==== Data lines ====

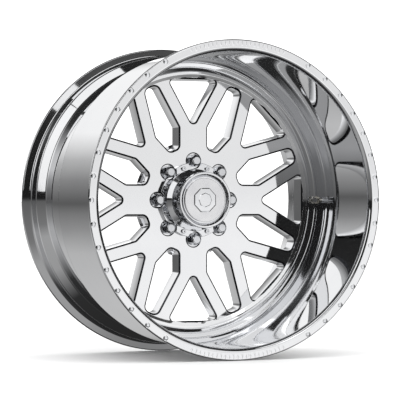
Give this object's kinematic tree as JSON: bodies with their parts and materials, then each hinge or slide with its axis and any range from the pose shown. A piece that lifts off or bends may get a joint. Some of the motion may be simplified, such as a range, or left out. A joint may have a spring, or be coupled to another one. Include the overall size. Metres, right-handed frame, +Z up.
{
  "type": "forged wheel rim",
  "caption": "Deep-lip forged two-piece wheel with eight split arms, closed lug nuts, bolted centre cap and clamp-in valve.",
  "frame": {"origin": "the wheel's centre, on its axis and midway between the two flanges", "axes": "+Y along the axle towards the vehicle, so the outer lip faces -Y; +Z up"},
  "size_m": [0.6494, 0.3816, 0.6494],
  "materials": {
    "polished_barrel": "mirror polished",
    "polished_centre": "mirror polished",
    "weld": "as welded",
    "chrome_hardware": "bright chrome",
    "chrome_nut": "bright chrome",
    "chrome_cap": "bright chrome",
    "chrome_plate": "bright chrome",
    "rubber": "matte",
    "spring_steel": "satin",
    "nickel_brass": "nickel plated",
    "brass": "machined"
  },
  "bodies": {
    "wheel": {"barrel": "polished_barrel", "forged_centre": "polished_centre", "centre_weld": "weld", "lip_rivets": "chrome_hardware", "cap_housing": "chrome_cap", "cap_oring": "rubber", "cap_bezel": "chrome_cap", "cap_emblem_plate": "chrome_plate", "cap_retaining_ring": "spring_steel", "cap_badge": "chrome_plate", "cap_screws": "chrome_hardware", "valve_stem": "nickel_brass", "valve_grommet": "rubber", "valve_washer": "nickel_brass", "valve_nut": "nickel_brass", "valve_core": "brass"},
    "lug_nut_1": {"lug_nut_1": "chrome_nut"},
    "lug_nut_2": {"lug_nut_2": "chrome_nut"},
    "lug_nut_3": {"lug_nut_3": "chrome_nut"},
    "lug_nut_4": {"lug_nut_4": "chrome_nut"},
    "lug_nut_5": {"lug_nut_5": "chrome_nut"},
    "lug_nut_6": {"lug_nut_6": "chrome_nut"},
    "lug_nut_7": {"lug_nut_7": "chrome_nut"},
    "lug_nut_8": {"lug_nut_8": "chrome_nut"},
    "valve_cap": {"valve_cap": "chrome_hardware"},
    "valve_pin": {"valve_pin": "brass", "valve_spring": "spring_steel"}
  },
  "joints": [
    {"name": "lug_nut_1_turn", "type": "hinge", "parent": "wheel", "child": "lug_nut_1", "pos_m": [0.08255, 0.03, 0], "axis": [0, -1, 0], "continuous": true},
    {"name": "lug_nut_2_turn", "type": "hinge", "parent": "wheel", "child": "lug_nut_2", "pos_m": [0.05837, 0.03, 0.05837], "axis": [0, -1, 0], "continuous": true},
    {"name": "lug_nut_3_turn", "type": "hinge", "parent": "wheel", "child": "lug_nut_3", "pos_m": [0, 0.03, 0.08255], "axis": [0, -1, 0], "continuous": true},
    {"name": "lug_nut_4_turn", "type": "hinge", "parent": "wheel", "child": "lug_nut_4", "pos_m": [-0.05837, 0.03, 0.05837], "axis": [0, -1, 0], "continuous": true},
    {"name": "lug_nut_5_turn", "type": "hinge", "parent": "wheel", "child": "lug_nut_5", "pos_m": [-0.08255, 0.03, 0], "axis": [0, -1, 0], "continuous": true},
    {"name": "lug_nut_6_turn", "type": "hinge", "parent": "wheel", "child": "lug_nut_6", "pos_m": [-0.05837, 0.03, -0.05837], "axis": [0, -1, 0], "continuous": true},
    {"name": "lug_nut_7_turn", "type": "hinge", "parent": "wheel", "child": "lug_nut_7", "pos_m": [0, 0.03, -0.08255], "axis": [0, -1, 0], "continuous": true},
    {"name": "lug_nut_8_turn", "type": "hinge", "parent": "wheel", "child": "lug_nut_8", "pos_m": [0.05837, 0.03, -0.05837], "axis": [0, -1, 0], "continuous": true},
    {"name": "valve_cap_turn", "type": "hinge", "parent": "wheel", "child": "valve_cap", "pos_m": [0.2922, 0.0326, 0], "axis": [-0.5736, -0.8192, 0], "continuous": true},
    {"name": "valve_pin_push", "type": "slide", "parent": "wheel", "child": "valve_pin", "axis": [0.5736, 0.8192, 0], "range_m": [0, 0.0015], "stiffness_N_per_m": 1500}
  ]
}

====
==== Data lines ====

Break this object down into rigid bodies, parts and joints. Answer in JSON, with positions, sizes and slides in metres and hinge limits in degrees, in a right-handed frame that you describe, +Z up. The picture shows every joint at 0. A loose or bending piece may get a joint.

====
==== Data lines ====

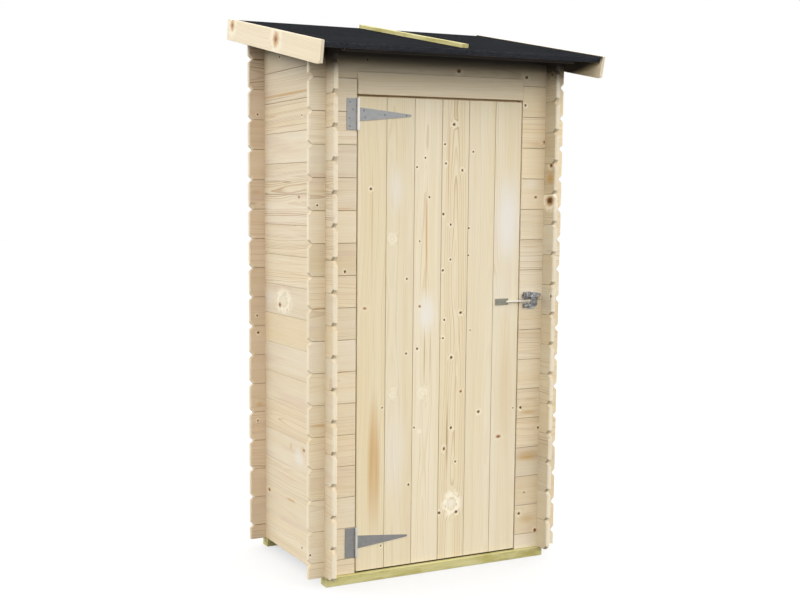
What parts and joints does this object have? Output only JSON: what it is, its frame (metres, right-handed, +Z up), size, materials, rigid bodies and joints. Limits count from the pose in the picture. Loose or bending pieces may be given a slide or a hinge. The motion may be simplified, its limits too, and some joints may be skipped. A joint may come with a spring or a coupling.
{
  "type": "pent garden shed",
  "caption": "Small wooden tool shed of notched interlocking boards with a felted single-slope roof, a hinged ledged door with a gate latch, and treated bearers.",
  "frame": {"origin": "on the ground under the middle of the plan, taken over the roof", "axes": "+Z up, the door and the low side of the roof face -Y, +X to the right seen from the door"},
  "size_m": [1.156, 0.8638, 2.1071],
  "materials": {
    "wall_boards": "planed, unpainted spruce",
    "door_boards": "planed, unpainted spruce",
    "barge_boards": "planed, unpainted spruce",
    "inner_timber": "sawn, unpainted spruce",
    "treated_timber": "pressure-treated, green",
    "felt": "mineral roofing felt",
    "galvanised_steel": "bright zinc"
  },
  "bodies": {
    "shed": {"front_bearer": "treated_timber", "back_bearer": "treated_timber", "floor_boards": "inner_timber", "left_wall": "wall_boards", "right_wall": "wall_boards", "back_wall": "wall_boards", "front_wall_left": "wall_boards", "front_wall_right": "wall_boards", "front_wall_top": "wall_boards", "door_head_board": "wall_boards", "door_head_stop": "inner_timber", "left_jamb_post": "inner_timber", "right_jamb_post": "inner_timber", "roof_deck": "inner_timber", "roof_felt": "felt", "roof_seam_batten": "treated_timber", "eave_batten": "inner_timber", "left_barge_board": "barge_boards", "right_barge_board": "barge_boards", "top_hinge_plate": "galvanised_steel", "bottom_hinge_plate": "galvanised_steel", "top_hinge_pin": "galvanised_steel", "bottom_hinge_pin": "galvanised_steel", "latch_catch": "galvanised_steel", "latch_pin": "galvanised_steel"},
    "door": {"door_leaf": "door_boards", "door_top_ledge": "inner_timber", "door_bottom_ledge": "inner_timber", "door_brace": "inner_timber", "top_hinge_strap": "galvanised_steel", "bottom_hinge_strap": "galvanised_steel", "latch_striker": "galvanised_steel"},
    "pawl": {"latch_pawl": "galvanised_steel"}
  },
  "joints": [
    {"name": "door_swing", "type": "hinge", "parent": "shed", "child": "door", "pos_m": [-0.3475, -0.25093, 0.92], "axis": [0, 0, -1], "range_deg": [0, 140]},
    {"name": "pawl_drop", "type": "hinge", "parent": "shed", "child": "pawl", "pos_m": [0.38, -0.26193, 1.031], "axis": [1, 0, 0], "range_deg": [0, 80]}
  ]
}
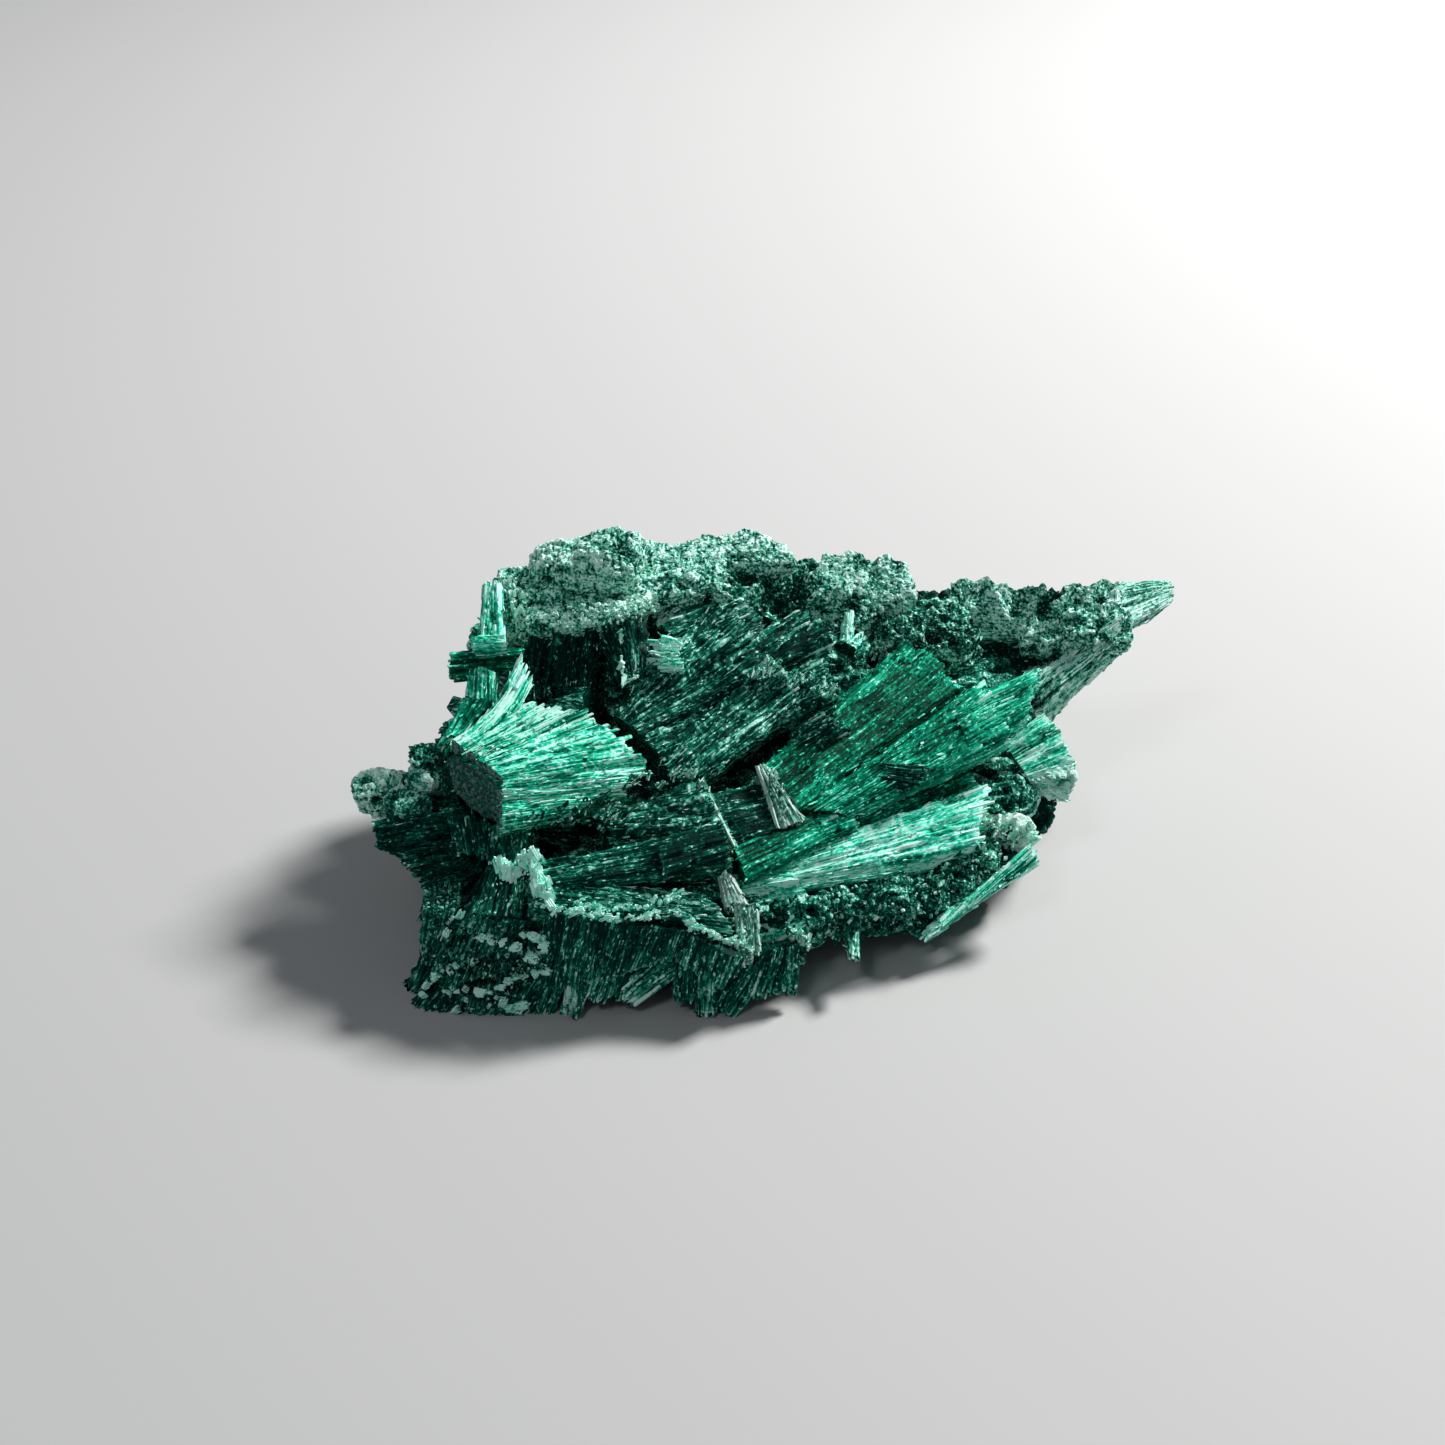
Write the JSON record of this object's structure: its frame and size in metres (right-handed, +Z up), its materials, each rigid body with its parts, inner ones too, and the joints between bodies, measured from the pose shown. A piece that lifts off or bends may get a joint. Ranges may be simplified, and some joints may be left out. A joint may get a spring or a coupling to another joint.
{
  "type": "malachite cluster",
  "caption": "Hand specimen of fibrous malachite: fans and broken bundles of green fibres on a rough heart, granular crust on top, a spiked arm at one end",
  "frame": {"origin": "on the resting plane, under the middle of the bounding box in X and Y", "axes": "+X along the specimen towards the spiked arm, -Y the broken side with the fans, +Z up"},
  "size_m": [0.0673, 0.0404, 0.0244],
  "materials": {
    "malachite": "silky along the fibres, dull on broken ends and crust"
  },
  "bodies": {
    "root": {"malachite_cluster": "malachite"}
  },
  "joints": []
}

====

• _Work required_:
Gather each line of the listing that holds the string "between".

• _Written response_:
  "frame": {"origin": "the wheel's centre, on its axis and midway between the two flanges", "axes": "+Y along the axle towards the vehicle, so the outer lip faces -Y; +Z up"},
Write the JSON record of this object's structure: its frame and size in metres (right-handed, +Z up), its materials, each rigid body with its parts, inner ones too, and the joints between bodies, measured from the pose shown. A piece that lifts off or bends may get a joint. Ranges may be simplified, and some joints may be left out. A joint may get a spring or a coupling to another joint.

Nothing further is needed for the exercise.